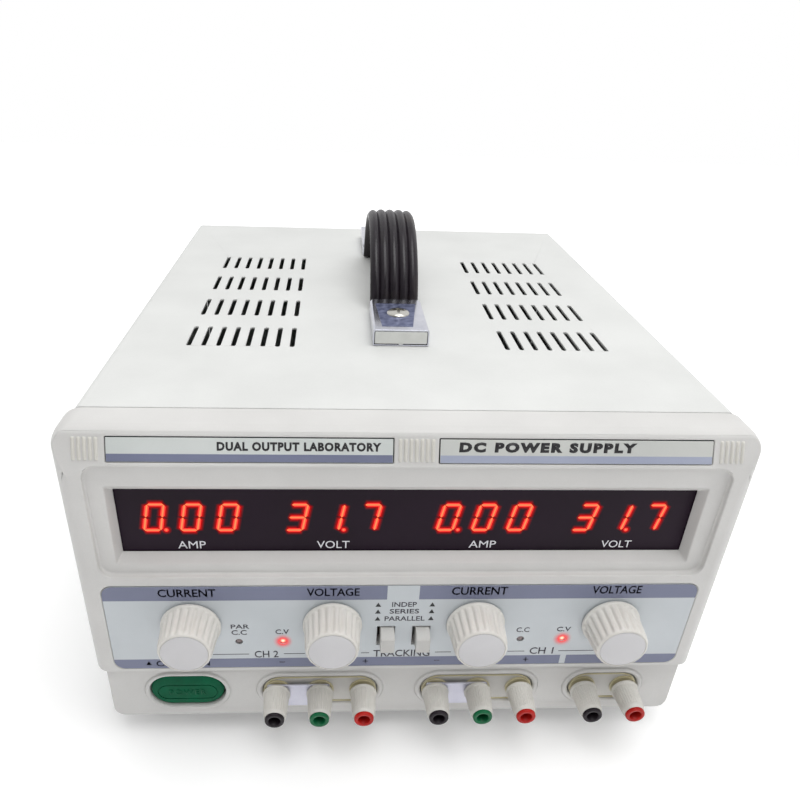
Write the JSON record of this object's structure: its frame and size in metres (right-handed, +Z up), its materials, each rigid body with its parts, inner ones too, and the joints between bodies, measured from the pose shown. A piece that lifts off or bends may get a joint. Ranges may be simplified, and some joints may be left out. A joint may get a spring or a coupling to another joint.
{
  "type": "bench power supply",
  "caption": "Bench power supply: folded steel case with vent slots, lit digit display, control knobs, binding posts, rear heat sinks and a bowed strap.",
  "frame": {"origin": "on the supporting surface, under the middle of the bounding box", "axes": "+Z up, -Y towards the person who reads the display, +X to their right"},
  "size_m": [0.265, 0.36, 0.2034],
  "materials": {
    "painted_steel": "satin powder coat, off-white",
    "zinc_steel": "zinc-plated sheet",
    "bezel_plastic": "satin moulded, warm light grey",
    "panel_print": "satin printed film, pale blue-grey",
    "dark_window": "smoked filter sheet",
    "strip_print": "printed strip with a slate band",
    "circuit_board": "green solder mask",
    "cream_plastic": "satin moulded, cream",
    "black_plastic": "satin moulded",
    "green_button": "semi-gloss moulded, dark green",
    "terminal_plastic": "satin moulded, yellowed cream",
    "nickel": "bright nickel plate",
    "strap_rubber": "satin ribbed strap, brown-black",
    "chrome": "bright plate",
    "black_aluminium": "black anodised extrusion",
    "foot_rubber": "matte",
    "lamp_lit": "diffused lens, lit red",
    "lamp_dark": "diffused lens, unlit",
    "core_steel": "varnished laminations and winding"
  },
  "bodies": {
    "case": {"cover": "painted_steel", "chassis_tray": "zinc_steel", "rear_panel": "painted_steel", "bezel": "bezel_plastic", "control_label": "panel_print", "display_window": "dark_window", "display_board": "circuit_board", "name_strip_left": "strip_print", "name_strip_right": "strip_print", "control_board": "circuit_board", "tracking_switch": "black_plastic", "power_switch": "black_plastic", "terminal_board": "terminal_plastic", "post_link_1": "nickel", "post_link_2": "nickel", "handle_strap": "strap_rubber", "handle_cap_front": "chrome", "handle_cap_rear": "chrome", "handle_screw_front": "nickel", "handle_screw_rear": "nickel", "heatsink_left": "black_aluminium", "heatsink_right": "black_aluminium", "fan_frame": "black_plastic", "fan_guard": "chrome", "mains_inlet": "black_plastic", "transformer": "core_steel", "main_board": "circuit_board", "foot_front_left": "foot_rubber", "foot_front_right": "foot_rubber", "foot_rear_left": "foot_rubber", "foot_rear_right": "foot_rubber", "lamp_cc_left": "lamp_dark", "lamp_cv_left": "lamp_lit", "lamp_cc_right": "lamp_dark", "lamp_cv_right": "lamp_lit", "post_stud_1_black": "nickel", "post_stud_1_green": "nickel", "post_stud_1_red": "nickel", "post_stud_2_black": "nickel", "post_stud_2_green": "nickel", "post_stud_2_red": "nickel", "post_stud_3_black": "nickel", "post_stud_3_red": "nickel"},
    "tracking_button_left_body": {"tracking_button_left": "cream_plastic"},
    "tracking_button_right_body": {"tracking_button_right": "cream_plastic"},
    "power_button_body": {"power_button": "green_button"},
    "fan_rotor_body": {"fan_rotor": "black_plastic"},
    "fuse_drawer_body": {"fuse_drawer": "black_plastic"},
    "knob_current_left_body": {"knob_current_left": "cream_plastic"},
    "knob_voltage_left_body": {"knob_voltage_left": "cream_plastic"},
    "knob_current_right_body": {"knob_current_right": "cream_plastic"},
    "knob_voltage_right_body": {"knob_voltage_right": "cream_plastic"},
    "post_cap_1_black_body": {"post_cap_1_black": "cream_plastic"},
    "post_cap_1_green_body": {"post_cap_1_green": "cream_plastic"},
    "post_cap_1_red_body": {"post_cap_1_red": "cream_plastic"},
    "post_cap_2_black_body": {"post_cap_2_black": "cream_plastic"},
    "post_cap_2_green_body": {"post_cap_2_green": "cream_plastic"},
    "post_cap_2_red_body": {"post_cap_2_red": "cream_plastic"},
    "post_cap_3_black_body": {"post_cap_3_black": "cream_plastic"},
    "post_cap_3_red_body": {"post_cap_3_red": "cream_plastic"}
  },
  "joints": [
    {"name": "knob_current_left_turn", "type": "hinge", "parent": "case", "child": "knob_current_left_body", "pos_m": [-0.0874, -0.165, 0.0735], "axis": [0, 1, 0], "range_deg": [-150, 150]},
    {"name": "knob_voltage_left_turn", "type": "hinge", "parent": "case", "child": "knob_voltage_left_body", "pos_m": [-0.0298, -0.165, 0.0735], "axis": [0, 1, 0], "range_deg": [-150, 150]},
    {"name": "knob_current_right_turn", "type": "hinge", "parent": "case", "child": "knob_current_right_body", "pos_m": [0.0298, -0.165, 0.0735], "axis": [0, 1, 0], "range_deg": [-150, 150]},
    {"name": "knob_voltage_right_turn", "type": "hinge", "parent": "case", "child": "knob_voltage_right_body", "pos_m": [0.0874, -0.165, 0.0735], "axis": [0, 1, 0], "range_deg": [-150, 150]},
    {"name": "power_button_release", "type": "slide", "parent": "case", "child": "power_button_body", "axis": [0, -1, 0], "range_m": [0, 0.003]},
    {"name": "tracking_button_left_push", "type": "slide", "parent": "case", "child": "tracking_button_left_body", "axis": [0, 1, 0], "range_m": [0, 0.003], "stiffness_N_per_m": 250},
    {"name": "tracking_button_right_push", "type": "slide", "parent": "case", "child": "tracking_button_right_body", "axis": [0, 1, 0], "range_m": [0, 0.003], "stiffness_N_per_m": 250},
    {"name": "post_cap_1_black_unscrew", "type": "hinge", "parent": "case", "child": "post_cap_1_black_body", "pos_m": [-0.05395, -0.17, 0.03], "axis": [0, 1, 0], "range_deg": [0, 720]},
    {"name": "post_cap_1_green_unscrew", "type": "hinge", "parent": "case", "child": "post_cap_1_green_body", "pos_m": [-0.0349, -0.17, 0.03], "axis": [0, 1, 0], "range_deg": [0, 720]},
    {"name": "post_cap_1_red_unscrew", "type": "hinge", "parent": "case", "child": "post_cap_1_red_body", "pos_m": [-0.01585, -0.17, 0.03], "axis": [0, 1, 0], "range_deg": [0, 720]},
    {"name": "post_cap_2_black_unscrew", "type": "hinge", "parent": "case", "child": "post_cap_2_black_body", "pos_m": [0.01645, -0.17, 0.03], "axis": [0, 1, 0], "range_deg": [0, 720]},
    {"name": "post_cap_2_green_unscrew", "type": "hinge", "parent": "case", "child": "post_cap_2_green_body", "pos_m": [0.0355, -0.17, 0.03], "axis": [0, 1, 0], "range_deg": [0, 720]},
    {"name": "post_cap_2_red_unscrew", "type": "hinge", "parent": "case", "child": "post_cap_2_red_body", "pos_m": [0.05455, -0.17, 0.03], "axis": [0, 1, 0], "range_deg": [0, 720]},
    {"name": "post_cap_3_black_unscrew", "type": "hinge", "parent": "case", "child": "post_cap_3_black_body", "pos_m": [0.08397, -0.17, 0.03], "axis": [0, 1, 0], "range_deg": [0, 720]},
    {"name": "post_cap_3_red_unscrew", "type": "hinge", "parent": "case", "child": "post_cap_3_red_body", "pos_m": [0.10303, -0.17, 0.03], "axis": [0, 1, 0], "range_deg": [0, 720]},
    {"name": "fan_spin", "type": "hinge", "parent": "case", "child": "fan_rotor_body", "pos_m": [0, 0.1, 0.112], "axis": [0, 1, 0], "continuous": true},
    {"name": "fuse_drawer_pull", "type": "slide", "parent": "case", "child": "fuse_drawer_body", "axis": [0, 1, 0], "range_m": [0, 0.014]}
  ]
}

### Description of the task
Output the full listing exactly as it stands.

### Output below
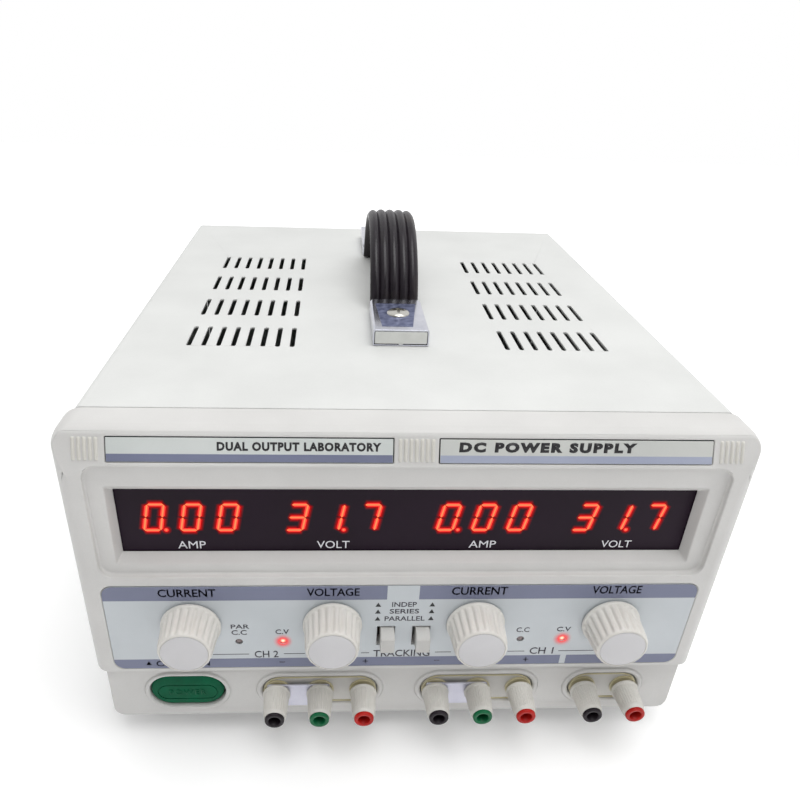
Write the JSON record of this object's structure: its frame and size in metres (right-handed, +Z up), its materials, each rigid body with its parts, inner ones too, and the joints between bodies, measured from the pose shown. A piece that lifts off or bends may get a joint. Ranges may be simplified, and some joints may be left out. A joint may get a spring or a coupling to another joint.
{
  "type": "bench power supply",
  "caption": "Bench power supply: folded steel case with vent slots, lit digit display, control knobs, binding posts, rear heat sinks and a bowed strap.",
  "frame": {"origin": "on the supporting surface, under the middle of the bounding box", "axes": "+Z up, -Y towards the person who reads the display, +X to their right"},
  "size_m": [0.265, 0.36, 0.2034],
  "materials": {
    "painted_steel": "satin powder coat, off-white",
    "zinc_steel": "zinc-plated sheet",
    "bezel_plastic": "satin moulded, warm light grey",
    "panel_print": "satin printed film, pale blue-grey",
    "dark_window": "smoked filter sheet",
    "strip_print": "printed strip with a slate band",
    "circuit_board": "green solder mask",
    "cream_plastic": "satin moulded, cream",
    "black_plastic": "satin moulded",
    "green_button": "semi-gloss moulded, dark green",
    "terminal_plastic": "satin moulded, yellowed cream",
    "nickel": "bright nickel plate",
    "strap_rubber": "satin ribbed strap, brown-black",
    "chrome": "bright plate",
    "black_aluminium": "black anodised extrusion",
    "foot_rubber": "matte",
    "lamp_lit": "diffused lens, lit red",
    "lamp_dark": "diffused lens, unlit",
    "core_steel": "varnished laminations and winding"
  },
  "bodies": {
    "case": {"cover": "painted_steel", "chassis_tray": "zinc_steel", "rear_panel": "painted_steel", "bezel": "bezel_plastic", "control_label": "panel_print", "display_window": "dark_window", "display_board": "circuit_board", "name_strip_left": "strip_print", "name_strip_right": "strip_print", "control_board": "circuit_board", "tracking_switch": "black_plastic", "power_switch": "black_plastic", "terminal_board": "terminal_plastic", "post_link_1": "nickel", "post_link_2": "nickel", "handle_strap": "strap_rubber", "handle_cap_front": "chrome", "handle_cap_rear": "chrome", "handle_screw_front": "nickel", "handle_screw_rear": "nickel", "heatsink_left": "black_aluminium", "heatsink_right": "black_aluminium", "fan_frame": "black_plastic", "fan_guard": "chrome", "mains_inlet": "black_plastic", "transformer": "core_steel", "main_board": "circuit_board", "foot_front_left": "foot_rubber", "foot_front_right": "foot_rubber", "foot_rear_left": "foot_rubber", "foot_rear_right": "foot_rubber", "lamp_cc_left": "lamp_dark", "lamp_cv_left": "lamp_lit", "lamp_cc_right": "lamp_dark", "lamp_cv_right": "lamp_lit", "post_stud_1_black": "nickel", "post_stud_1_green": "nickel", "post_stud_1_red": "nickel", "post_stud_2_black": "nickel", "post_stud_2_green": "nickel", "post_stud_2_red": "nickel", "post_stud_3_black": "nickel", "post_stud_3_red": "nickel"},
    "tracking_button_left_body": {"tracking_button_left": "cream_plastic"},
    "tracking_button_right_body": {"tracking_button_right": "cream_plastic"},
    "power_button_body": {"power_button": "green_button"},
    "fan_rotor_body": {"fan_rotor": "black_plastic"},
    "fuse_drawer_body": {"fuse_drawer": "black_plastic"},
    "knob_current_left_body": {"knob_current_left": "cream_plastic"},
    "knob_voltage_left_body": {"knob_voltage_left": "cream_plastic"},
    "knob_current_right_body": {"knob_current_right": "cream_plastic"},
    "knob_voltage_right_body": {"knob_voltage_right": "cream_plastic"},
    "post_cap_1_black_body": {"post_cap_1_black": "cream_plastic"},
    "post_cap_1_green_body": {"post_cap_1_green": "cream_plastic"},
    "post_cap_1_red_body": {"post_cap_1_red": "cream_plastic"},
    "post_cap_2_black_body": {"post_cap_2_black": "cream_plastic"},
    "post_cap_2_green_body": {"post_cap_2_green": "cream_plastic"},
    "post_cap_2_red_body": {"post_cap_2_red": "cream_plastic"},
    "post_cap_3_black_body": {"post_cap_3_black": "cream_plastic"},
    "post_cap_3_red_body": {"post_cap_3_red": "cream_plastic"}
  },
  "joints": [
    {"name": "knob_current_left_turn", "type": "hinge", "parent": "case", "child": "knob_current_left_body", "pos_m": [-0.0874, -0.165, 0.0735], "axis": [0, 1, 0], "range_deg": [-150, 150]},
    {"name": "knob_voltage_left_turn", "type": "hinge", "parent": "case", "child": "knob_voltage_left_body", "pos_m": [-0.0298, -0.165, 0.0735], "axis": [0, 1, 0], "range_deg": [-150, 150]},
    {"name": "knob_current_right_turn", "type": "hinge", "parent": "case", "child": "knob_current_right_body", "pos_m": [0.0298, -0.165, 0.0735], "axis": [0, 1, 0], "range_deg": [-150, 150]},
    {"name": "knob_voltage_right_turn", "type": "hinge", "parent": "case", "child": "knob_voltage_right_body", "pos_m": [0.0874, -0.165, 0.0735], "axis": [0, 1, 0], "range_deg": [-150, 150]},
    {"name": "power_button_release", "type": "slide", "parent": "case", "child": "power_button_body", "axis": [0, -1, 0], "range_m": [0, 0.003]},
    {"name": "tracking_button_left_push", "type": "slide", "parent": "case", "child": "tracking_button_left_body", "axis": [0, 1, 0], "range_m": [0, 0.003], "stiffness_N_per_m": 250},
    {"name": "tracking_button_right_push", "type": "slide", "parent": "case", "child": "tracking_button_right_body", "axis": [0, 1, 0], "range_m": [0, 0.003], "stiffness_N_per_m": 250},
    {"name": "post_cap_1_black_unscrew", "type": "hinge", "parent": "case", "child": "post_cap_1_black_body", "pos_m": [-0.05395, -0.17, 0.03], "axis": [0, 1, 0], "range_deg": [0, 720]},
    {"name": "post_cap_1_green_unscrew", "type": "hinge", "parent": "case", "child": "post_cap_1_green_body", "pos_m": [-0.0349, -0.17, 0.03], "axis": [0, 1, 0], "range_deg": [0, 720]},
    {"name": "post_cap_1_red_unscrew", "type": "hinge", "parent": "case", "child": "post_cap_1_red_body", "pos_m": [-0.01585, -0.17, 0.03], "axis": [0, 1, 0], "range_deg": [0, 720]},
    {"name": "post_cap_2_black_unscrew", "type": "hinge", "parent": "case", "child": "post_cap_2_black_body", "pos_m": [0.01645, -0.17, 0.03], "axis": [0, 1, 0], "range_deg": [0, 720]},
    {"name": "post_cap_2_green_unscrew", "type": "hinge", "parent": "case", "child": "post_cap_2_green_body", "pos_m": [0.0355, -0.17, 0.03], "axis": [0, 1, 0], "range_deg": [0, 720]},
    {"name": "post_cap_2_red_unscrew", "type": "hinge", "parent": "case", "child": "post_cap_2_red_body", "pos_m": [0.05455, -0.17, 0.03], "axis": [0, 1, 0], "range_deg": [0, 720]},
    {"name": "post_cap_3_black_unscrew", "type": "hinge", "parent": "case", "child": "post_cap_3_black_body", "pos_m": [0.08397, -0.17, 0.03], "axis": [0, 1, 0], "range_deg": [0, 720]},
    {"name": "post_cap_3_red_unscrew", "type": "hinge", "parent": "case", "child": "post_cap_3_red_body", "pos_m": [0.10303, -0.17, 0.03], "axis": [0, 1, 0], "range_deg": [0, 720]},
    {"name": "fan_spin", "type": "hinge", "parent": "case", "child": "fan_rotor_body", "pos_m": [0, 0.1, 0.112], "axis": [0, 1, 0], "continuous": true},
    {"name": "fuse_drawer_pull", "type": "slide", "parent": "case", "child": "fuse_drawer_body", "axis": [0, 1, 0], "range_m": [0, 0.014]}
  ]
}